例えば、犯罪者が取引先に成りすますケースでは「当社の銀行口座が凍結されてしまい使用できなくなった」「財務調査が入ったため、現在口座が使用できない」などの理由をつけて、支払い口座の変更を迫ってきます。
上司に成りすますパターンでは、「極秘プロジェクトのためにまとまった資金が必要だ」などの偽情報により、詐欺師の口座に金額を支払わせようとします。ビジネスメールの中でも、経営者に成りすましたものをCEO詐欺といいます。
上司や取引先に成りすますため、類似したメールアドレスが用いられます。
こうした事例では、支払先に海外の銀行口座が指定されるケースが多く、一旦入金をしてしまうと回収が非常に困難になってしまいます。
ビジネスメール詐欺の対策
ビジネスメールはメールを使った詐欺ですが、マルウェアなどのテクノロジーを駆使するものではなく文章で不安をあおるという古典的な詐欺手口です。とはいえ、メールアドレスを似せてくることや、いかにも本物らしく偽装してくること、緊急性を訴えてくることなどから、冷静な判断ができなくなってしまうことがあります。
対策としては以下のポイントに注意しましょう。
- 支払いを要求する書類が到着したら、メールの送信者が本人のものであるかを確認する
- メール受信後に、電話で送信者に確認をする
- メールに添付されたurlをクリックしたり、ファイルを開いたりしない
- セキュリティ対策部門などに情報共有をして対策を徹底する
ビジネスメール詐欺の被害に遭うケースでは、普段送受信しているメールの内容が外部の第三者に盗み見られている可能性があるので、単に無視をするだけではなく、その後の対策を取ることも重要です。
2. 近年急増する詐欺②改元に絡んだ詐欺

2019年には改元に絡んだ詐欺が急増しています。今後、2020年の東京オリンピックなどの大規模なイベントや節目の際にも同様の詐欺が起こりうるので手口や対策を確認しておきましょう。
改元に絡んだ詐欺の手口
改元や天皇の単位に伴って、偽のキャンペーン情報を送信したり金融機関、クレジットカード会社を名乗ったりするなどして個人情報や金融機関の情報を不正取得しようとする詐欺が2019年に急増しています。

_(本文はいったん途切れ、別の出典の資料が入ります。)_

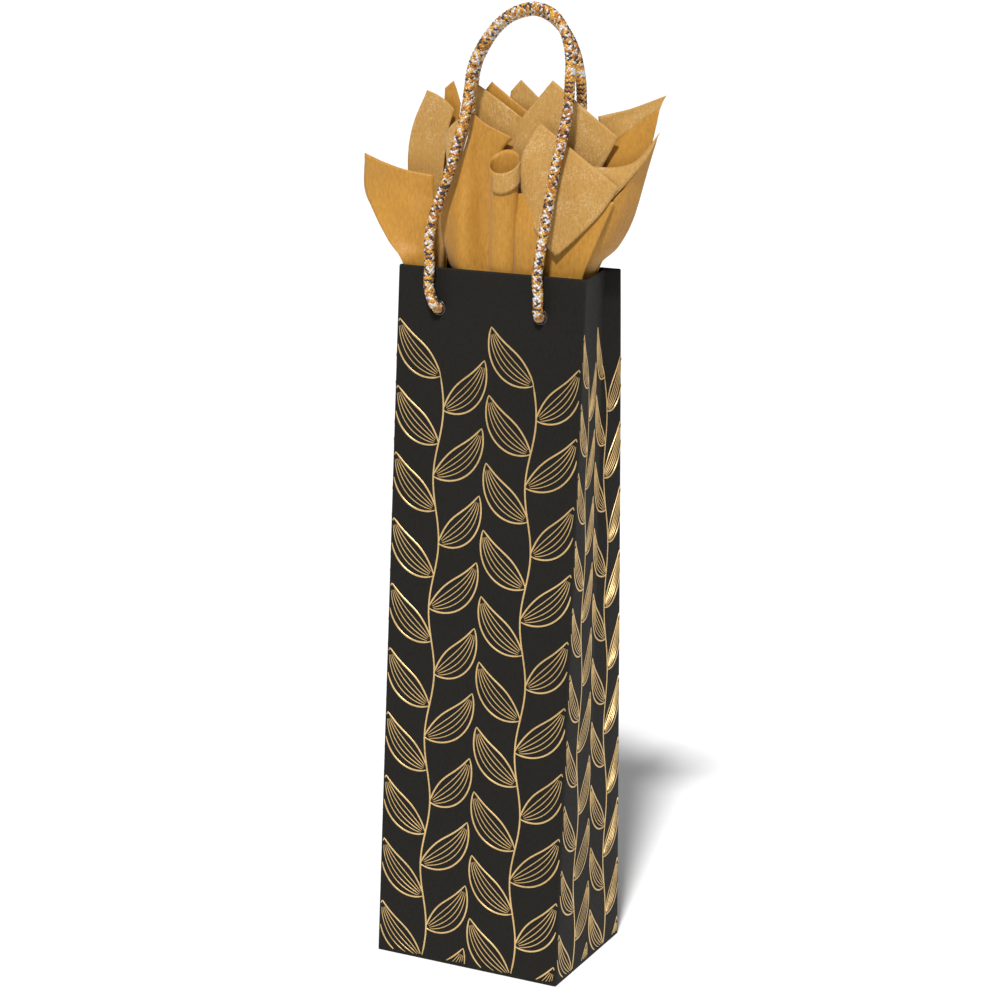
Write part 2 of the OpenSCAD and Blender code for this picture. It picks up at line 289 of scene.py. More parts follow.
@dataclass(frozen=True)
class Finish:
    """A surface finish: a fibrous or metallic skin with its own grain.

    Attributes:
        title: the material's name.
        dark: the colour in the grain's hollows.
        light: the colour on the grain's crests.
        rough: roughness.
        metal: metallic share.
        grain: how fine the grain is, per metre.
        relief: depth of the grain in millimetres.
        cloud: how broad the slow variation is, per metre.
        tone_and_gleam_share: how strongly the slow variation lightens the colour: a random tone on
        paper and tissue, and a painted reflection on the gold foil.
        specular: specular level.
    """

    title: str
    dark: Colour
    light: Colour
    rough: float = 0.6
    metal: float = 0.0
    grain: float = 900.0
    relief: float = 0.02
    cloud: float = 25.0
    tone_and_gleam_share: float = 0.3
    specular: float = 0.4

    def material(self) -> bpy.types.Material:
        """Return this finish's material, made on its first use."""
        ready = bpy.data.materials.get(self.title)
        if ready:
            return ready
        made = bpy.data.materials.new(self.title)
        made.use_nodes = True
        made.node_tree.nodes.clear()
        graph = Graph(made.node_tree)
        leave = graph.node("ShaderNodeOutputMaterial")
        skin = graph.node("ShaderNodeBsdfPrincipled")
        grain = GRAIN.place(graph, Scale=self.grain, Cloud_Scale=self.cloud)
        base = graph.blend(grain.outputs["Fibre"], self.dark, self.light)
        # The slow lightening is random tone on paper and tissue; on the gold foil it is painted
        # reflection.
        slow_tone_and_gleam = graph.spread(grain.outputs["Cloud"], 0.0, self.tone_and_gleam_share)
        base = graph.blend(slow_tone_and_gleam, base, self.light)
        base = self.detail(graph, base)
        rough = graph.spread(grain.outputs["Fibre"], self.rough + 0.06, self.rough - 0.06)
        bump = graph.node("ShaderNodeBump", {
            "Strength": 1.0, "Distance": self.relief * MM, "Height": grain.outputs["Fibre"]})
        graph.tree.links.new(base, skin.inputs["Base Color"])
        graph.tree.links.new(rough, skin.inputs["Roughness"])
        graph.tree.links.new(bump.outputs[0], skin.inputs["Normal"])
        skin.inputs["Metallic"].default_value = self.metal
        skin.inputs["Specular IOR Level"].default_value = self.specular
        self.dress(skin)
        graph.tree.links.new(skin.outputs[0], leave.inputs[0])
        return made

    def detail(self, graph: Graph, base: bpy.types.NodeSocket) -> bpy.types.NodeSocket:
        """Return the base colour with this finish's own marks; a plain finish adds none."""
        return base

    def dress(self, skin: bpy.types.Node) -> None:
        """Set the shader's constant sockets; a plain finish sets none."""


@dataclass(frozen=True)
class WornFinish(Finish):
    """A finish whose folds and rims are rubbed lighter.

    Attributes:
        rubbed: the colour of a rubbed fold.
        wear: how much of it shows.
    """

    rubbed: Colour = (0.2, 0.19, 0.17)
    wear: float = 0.5

    def detail(self, graph: Graph, base: bpy.types.NodeSocket) -> bpy.types.NodeSocket:
        """Return the base colour with rubbed folds."""
        worn = WEAR.place(graph, Amount=self.wear)
        return graph.blend(worn.outputs["Mask"], base, self.rubbed)


@dataclass(frozen=True)
class SpeckledFinish(Finish):
    """A finish with scattered pale flecks.

    Attributes:
        fleck: the flecks' colour.
        fineness: how small the flecks are, per metre.
        threshold: how few flecks there are, about 0.5 to 0.7.
        fleck_share: how strongly a fleck shows.
    """

    fleck: Colour = (0.8, 0.7, 0.5)
    fineness: float = 700.0
    threshold: float = 0.55
    fleck_share: float = 0.75

    def detail(self, graph: Graph, base: bpy.types.NodeSocket) -> bpy.types.NodeSocket:
        """Return the base colour with its flecks."""
        flecks = SPECKLE.place(graph, Scale=self.fineness, Threshold=self.threshold)
        share = graph.spread(flecks.outputs["Mask"], 0.0, self.fleck_share)
        return graph.blend(share, base, self.fleck)


@dataclass(frozen=True)
class LacquerFinish(Finish):
    """A glossy painted finish with a thin clear coat."""

    coat: float = 0.5

    def dress(self, skin: bpy.types.Node) -> None:
        """Set the clear coat."""
        skin.inputs["Coat Weight"].default_value = self.coat
        skin.inputs["Coat Roughness"].default_value = 0.15


@dataclass(frozen=True)
class TissueFinish(SpeckledFinish):
    """Thin tissue paper with a soft sheen."""

    def dress(self, skin: bpy.types.Node) -> None:
        """Set the soft sheen."""
        skin.inputs["Sheen Weight"].default_value = 0.12
        skin.inputs["Sheen Roughness"].default_value = 0.5


PRINTED = WornFinish("printed_paper_black", (0.0072, 0.0066, 0.0054), (0.0128, 0.0117, 0.0096),
                     rough=0.64, grain=1500.0, relief=0.01, cloud=14.0, specular=0.12,
                     rubbed=(0.08, 0.075, 0.065), wear=0.35)
BARE = Finish("bare_paper_white", (0.55, 0.52, 0.46), (0.74, 0.71, 0.65), rough=0.8,
              grain=1100.0, relief=0.02)
CARD = SpeckledFinish("stiff_grey_card", (0.3, 0.26, 0.2), (0.42, 0.37, 0.3), rough=0.85,
                      grain=700.0, relief=0.04, fleck=(0.62, 0.58, 0.5), threshold=0.6)
# Gold foil: its strong slow lightening from brown gold to bright gold is painted reflection, the
# gleam of foil catching light painted into its colour.
FOIL_WITH_PAINTED_GLEAM = Finish("gold_foil_line", (0.4, 0.255, 0.09), (0.78, 0.54, 0.24), rough=0.42, metal=0.75,
              grain=2200.0, relief=0.006, cloud=28.0, tone_and_gleam_share=0.75, specular=0.5)
LACQUER = LacquerFinish("black_eyelet_lacquer", (0.018, 0.018, 0.02), (0.03, 0.03, 0.032),
                        rough=0.32, grain=1600.0, relief=0.004)
YARN_GOLD = Finish("yarn_gold", (0.3, 0.14, 0.022), (0.78, 0.44, 0.1), rough=0.4, metal=0.35,
                   grain=3600.0, relief=0.05, cloud=500.0)
YARN_COPPER = Finish("yarn_copper", (0.16, 0.055, 0.012), (0.5, 0.19, 0.035), rough=0.42,
                     metal=0.35, grain=3600.0, relief=0.05, cloud=500.0)
YARN_SILVER = Finish("yarn_silver", (0.3, 0.29, 0.29), (0.78, 0.77, 0.76), rough=0.4,
                     metal=0.2, grain=3600.0, relief=0.05, cloud=500.0)
YARN_BLACK = Finish("yarn_black", (0.008, 0.008, 0.01), (0.05, 0.045, 0.05), rough=0.45,
                    metal=0.1, grain=3600.0, relief=0.05, cloud=500.0)
YARNS = (YARN_GOLD, YARN_COPPER, YARN_SILVER, YARN_BLACK)
TISSUE_GOLD = TissueFinish("tissue_gold_smooth", (0.32, 0.142, 0.0115), (0.46, 0.22, 0.025),
                           rough=0.6, grain=900.0, relief=0.045, cloud=28.0, tone_and_gleam_share=0.4,
                           fleck=(0.5, 0.28, 0.055), fineness=1600.0, threshold=0.62,
                           fleck_share=0.4)
TISSUE_PALE = TissueFinish("tissue_pale_speckled", (0.32, 0.16, 0.028), (0.46, 0.255, 0.06),
                           rough=0.7, grain=1100.0, relief=0.06, cloud=28.0, tone_and_gleam_share=0.4,
                           fleck=(0.6, 0.44, 0.23), fineness=1150.0, threshold=0.55,
                           fleck_share=0.45)
FLOOR = Finish("studio_floor", (0.86, 0.86, 0.86), (0.88, 0.88, 0.88), rough=0.9, grain=60.0,
               relief=0.01, cloud=1.0)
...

金融機関を名乗る詐欺のケースでは、「改元に伴い口座の情報の更新が必要なため」などの項目で個人情報を聞き出そうとする手口が一般的です。これらの詐欺手口は、郵便など封書で個人宅に書類が送付されるケースが主流となっています。
キャンペーン情報の場合には、ドコモやソフトバンクなどの携帯電話事業者やLINEを名乗ってキャンペーンの情報を案内して、個人情報を入力させる手口が多く、詐欺の手段としてメールやメッセージが使用されます。
改元に絡んだ詐欺の対策
こうしたイベントに絡んだ詐欺に対する対策は、口座情報の変更の必要性の有無やキャンペーンの実施状況を正式に確認するのが効果的です。
例えば、金融機関の情報更新が必要だという書類が届いた場合には金融機関のホームページを確認してそのような情報が記載されているか否かの確認をしましょう。ホームページでの確認が難しい場合には電話での問い合わせも確実です。
3. 近年急増する詐欺③フィッシング詐欺の多様化

本物らしく見せかけた偽サイトに誘導して個人情報を不正取得するフィッシング詐欺は従来からありますが、手口が多様化し、非常に精度が高まっています。
近年のフィッシング詐欺の手口
フィッシング詐欺は手口が巧妙化、多様化したことにより2018年に被害件数が倍増しています(1,134件→2,061件)。
主な手口としては以下のものがあります。
- 宅配業者の不在通知を装って偽の再配達用のurlを記載したメール、SMS。マルウェアが埋め込まれた不正アプリをダウンロードさせようとする手口も
- 有名企業の通販サイトと見せかけてクレジットカードの情報を入手する偽Webサイト
- ネットバンクと見せかけてログインIDとパスワードを不正取得する偽サイト
近年のフィッシング詐欺の対策
近年ではフィッシング詐欺サイトが本物のWebサイトと見比べてもわからないほど巧妙に作られていることもあるので、対策は非常に困難です。しかし、以下のポイントに注意することでフィッシング詐欺被害に遭う可能性は大きく軽減できます。
- メールに添付されたurlをクリックしないこと
- セキュリティ対策ソフトの導入、メールのフィルタリングを行うこと
- メールの宛先、件名を確認すること
4. まとめ
近年急増している詐欺について紹介しました。
詐欺の中には個人を狙うものと企業を狙うものがありますが、いずれのケースにおいても詐欺の手口が巧妙化しています。また、万が一被害に遭った時には重大な損害が生じてしまいます。
被害に遭わないための対策にはさまざまな方法がありますが、最初に大切なことはどのような詐欺が行われているかを知ることです。今後も様々な手口が登場すると予想されますので、常にアンテナを張って被害に遭わないように注意し続ける姿勢が重要です。